State Dept. looks to AI for declassification, FOIA processing
The agency’s enterprise AI strategy is expected next month.
The State Department is testing out the use of artificial intelligence for declassifying decades-old cables and helping members of the public pinpoint what they want in public records or through the Freedom of Information Act process.
Next month, the State Department is launching its “first-ever enterprise AI strategy” that will be “laying out the framework so that the department can responsibly, safely and securely harness the capabilities of AI to advance our work,” said Giorleny Altamirano Rayo, chief data scientist at the department’s Center of Analytics and State’s responsible AI official, during a Sept. 7 meeting of the FOIA Advisory Committee.
The department already released an AI policy in the Foreign Affairs Manual in April 2023, and officials are working on two AI pilots started earlier this summer.
The department is testing the use of AI in Freedom of Information Act searches to combine similar requests, cut out duplicative work or find potentially responsive records, said Eric Stein, deputy assistant secretary for the department’s Office of Global Information Services.
The department’s presentation also describes using AI to identify classified, sensitive or otherwise FOIA-exempt materials in search results, as the agency finds responsive records through the pilot, although Stein said that the department isn’t yet at the point of using the technology for redactions.
“I think those are the fears that people have in the public: that we’re just going to apply a model, just [exempt] everything, and nothing will ever come out again,” he said. “That’s not what we want either.”
Another ongoing pilot is meant to make it easier for the people looking for information to find what they want in public records on the State Department’s website, said Stein. The department will “find and direct customer to existing released documents” and “automate customer engagement early in the request process,” the presentation states.
“So you come to State’s site hypothetically… looking for a specific country, topic and so forth, and as you type it in, it pops up, ‘Here are some records that have been released,’ which may either satisfy your request or help you narrow or identify what you’re looking for,” said Stein.
Already, the department recently operationalized the use of machine learning for declassifying cables between the State Department and overseas posts, Stein said.
The project started as a pilot last fall meant to augment the manual declassification process for information once it reaches a certain age, usually 25 years. Until recently, that had happened via people sitting at computers and going through records one-by-one, the vast majority of which are usually declassified, said Stein.
The department used cables from 1997 for the pilot after training a model on human decisions from 2020 and 2021 that concerned cables marked as confidential and secret in 1995 and 1996, said Rayo.
The model sorts cables into three categories: those it’s confident should be declassified, those it’s confident shouldn’t be declassified and those that need manual review.

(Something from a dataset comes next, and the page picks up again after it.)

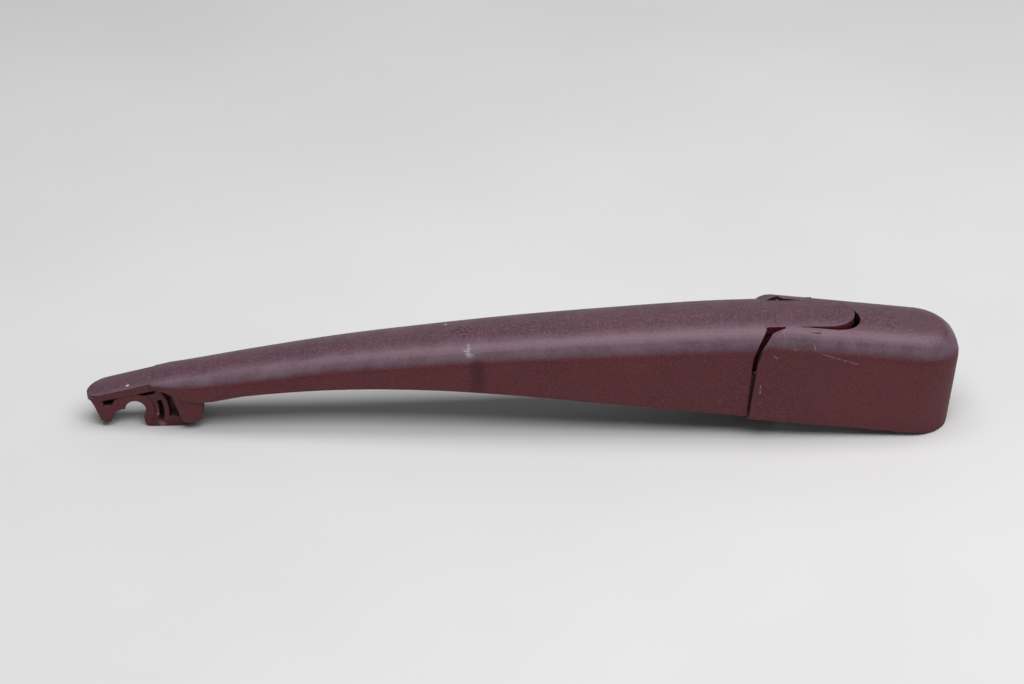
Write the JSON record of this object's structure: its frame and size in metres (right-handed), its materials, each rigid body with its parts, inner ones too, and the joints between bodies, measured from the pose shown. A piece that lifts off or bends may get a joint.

For the 1997 pilot group of over 78,000 cables, there was “around 96% agreement with human reviewers,” said Rayo. The pilot “[reduced] burden up to 63%” by culling the number of cables that need manual review, she said.
The model was fully operationalized for the 1998 batch, said Rayo, who emphasized that people are still part of the process in both the cables tagged for manual review and a random subset from the other two categories for quality control.
“This AI machine learning technology does not replace human reviewers, but we can augment our work,” she said. “We can leverage this AI technology to do the tedious parts, but leaving the critical decision making to our staff.”
Freeing up resources is particularly important, said Stein, as the department stares down a tidal wave of records coming up for declassification.
“We have a big growth in cable traffic that’s going to occur in the next several years, and the question is, ‘How will we ever address this declassification review demand, which is also directly related to growing FOIA requests and the volume of electronic records that we have as well?’” he explained. “Without a change… we were going to have big problems meeting demands, which we’re already struggling to do as it is.”
“Machine learning, a subfield of AI, [will] be required if we’re going to automate FOIA searches for the billions and billions of records that government agencies hold,” said Debra Steidl Wall, deputy archivist. But “concerns exist about standards of use and thoughtful legal analysis.”
Another coming change the department will need to reckon with is the type of records up for declassification, which might not necessarily work well with the recently operationalized pilot. The number of classified emails up for that review is going to skyrocket as the department moves into the 2000s, hitting 12 million for the year 2018, said Rayo.
One meeting attendee asked about the potential for errors in the algorithm to lead to the release of records that shouldn’t have been unclassified. Stein’s response: “Should we just not release anything then and keep the status quo?”
Risk appetite can be a “real problem,” he said. “We never want to release anything we shouldn't, but we also know there's an obligation to be transparent with the public of these records.”